Investment in startups up 48 pct
Investment in startups up 48 pct
Investment in Vietnamese startups in the first half of the year rose 48 percent year-on-year to reach $246 million with South Korea the top investor.
The capital was raised in 56 deals, according to a recent report by Ho Chi Minh City-based venture capital ESP Capital and Singapore's Cento Ventures.
Researchers estimate the investment in startups to reach $800 million this year, almost double that of last year’s $444 million.
The first six months of this year saw South Korea become the top investor participating in almost 30 percent of all deals, while the corresponding top spot for the last two years were taken by Singapore and Japan respectively.
The country is seeing a growth in large- deals, the report said, noting that both last year and this year, Vietnamese startups raised between $50-100 million per round.
If this trend continues, there could be more Vietnamese companies approaching $500 million and eventually $1 billion valuation mark in the years to come, it added.
E-payment app Momo pulled in about $100 million from American private equity company Warburg Pincus in January, one of the largest single round investments ever raised by a Vietnamese startup.

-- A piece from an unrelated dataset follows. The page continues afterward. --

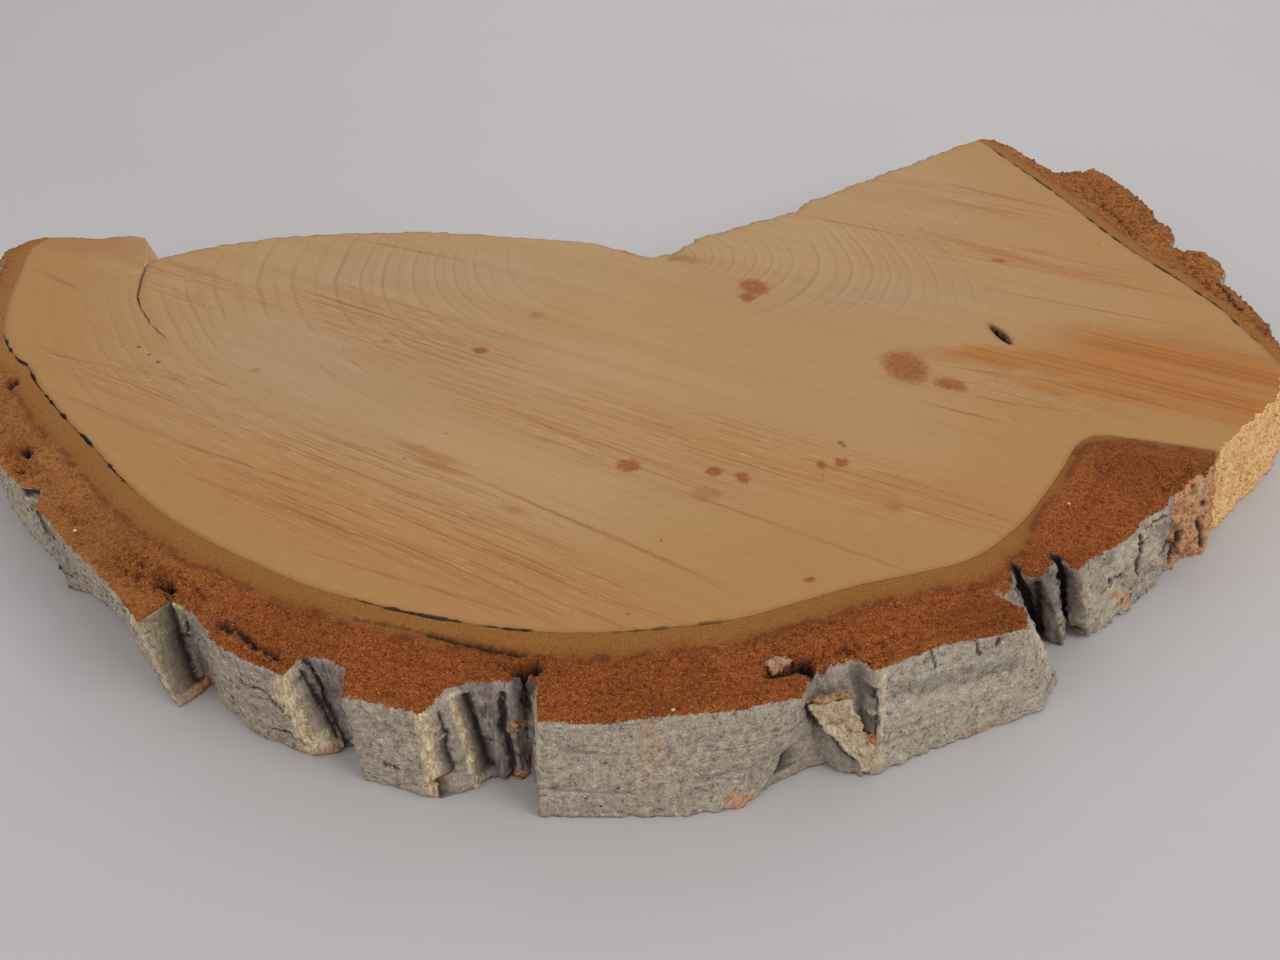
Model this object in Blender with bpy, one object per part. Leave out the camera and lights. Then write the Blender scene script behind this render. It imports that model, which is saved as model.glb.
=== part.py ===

E-commerce company Tiki reportedly raised $75 million in March from investors led by Singaporean private equity company Northstar Group.
Prominent among the smaller deals were $4.5 million raised by room sharing startup Luxstay, and $6 million last month by point-of-sale system operator KiotViet.
The report said that the amount of invested capital and the number of technology deals done have grown six-fold from the first half of 2017.
The reason for the increasing interest in Vietnam is that the country is in an "important period when key components of a strong digital economy are beginning to shape up," the report said.
The fact that 60 percent Vietnam’s population is aged under 35 with a growing mobile and internet penetration rate are factors that will benefit the digital economy, the report said, adding that over 10 million more consumers will go online by 2023.
Investment in Vietnam accounted for 17 percent of the $5.9 billion invested in the ASEAN-6 (Indonesia, Singapore, Malaysia, Thailand, the Philippines and Vietnam) in the first half of this year, threefold that of five percent for the whole of last year, Cento Ventures said in another report on ASEAN investment.
In only two years, Vietnam jumped from the second least active startup ecosystem among the six largest ASEAN countries into third place, only behind Indonesia and Singapore, it added.